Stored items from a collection
**********
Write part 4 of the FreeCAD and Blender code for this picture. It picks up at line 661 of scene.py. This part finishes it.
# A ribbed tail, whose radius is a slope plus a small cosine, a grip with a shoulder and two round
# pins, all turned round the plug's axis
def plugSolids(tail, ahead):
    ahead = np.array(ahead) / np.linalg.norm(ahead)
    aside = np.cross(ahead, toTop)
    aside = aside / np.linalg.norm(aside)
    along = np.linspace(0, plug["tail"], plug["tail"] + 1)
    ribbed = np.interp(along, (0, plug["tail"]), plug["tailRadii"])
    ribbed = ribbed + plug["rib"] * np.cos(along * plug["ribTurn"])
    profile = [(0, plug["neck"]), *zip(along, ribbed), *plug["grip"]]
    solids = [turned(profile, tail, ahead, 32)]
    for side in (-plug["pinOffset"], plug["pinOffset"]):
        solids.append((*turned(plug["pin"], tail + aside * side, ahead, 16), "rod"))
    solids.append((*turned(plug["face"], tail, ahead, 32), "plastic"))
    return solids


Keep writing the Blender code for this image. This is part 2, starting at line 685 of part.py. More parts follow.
**********
● **Objective**
Copy down the material exactly as written.

● **Answer**
Write part 4 of the FreeCAD and Blender code for this picture. It picks up at line 661 of scene.py. This part finishes it.
# A ribbed tail, whose radius is a slope plus a small cosine, a grip with a shoulder and two round
# pins, all turned round the plug's axis
def plugSolids(tail, ahead):
    ahead = np.array(ahead) / np.linalg.norm(ahead)
    aside = np.cross(ahead, toTop)
    aside = aside / np.linalg.norm(aside)
    along = np.linspace(0, plug["tail"], plug["tail"] + 1)
    ribbed = np.interp(along, (0, plug["tail"]), plug["tailRadii"])
    ribbed = ribbed + plug["rib"] * np.cos(along * plug["ribTurn"])
    profile = [(0, plug["neck"]), *zip(along, ribbed), *plug["grip"]]
    solids = [turned(profile, tail, ahead, 32)]
    for side in (-plug["pinOffset"], plug["pinOffset"]):
        solids.append((*turned(plug["pin"], tail + aside * side, ahead, 16), "rod"))
    solids.append((*turned(plug["face"], tail, ahead, 32), "plastic"))
    return solids


Keep writing the Blender code for this image. This is part 2, starting at line 685 of part.py. More parts follow.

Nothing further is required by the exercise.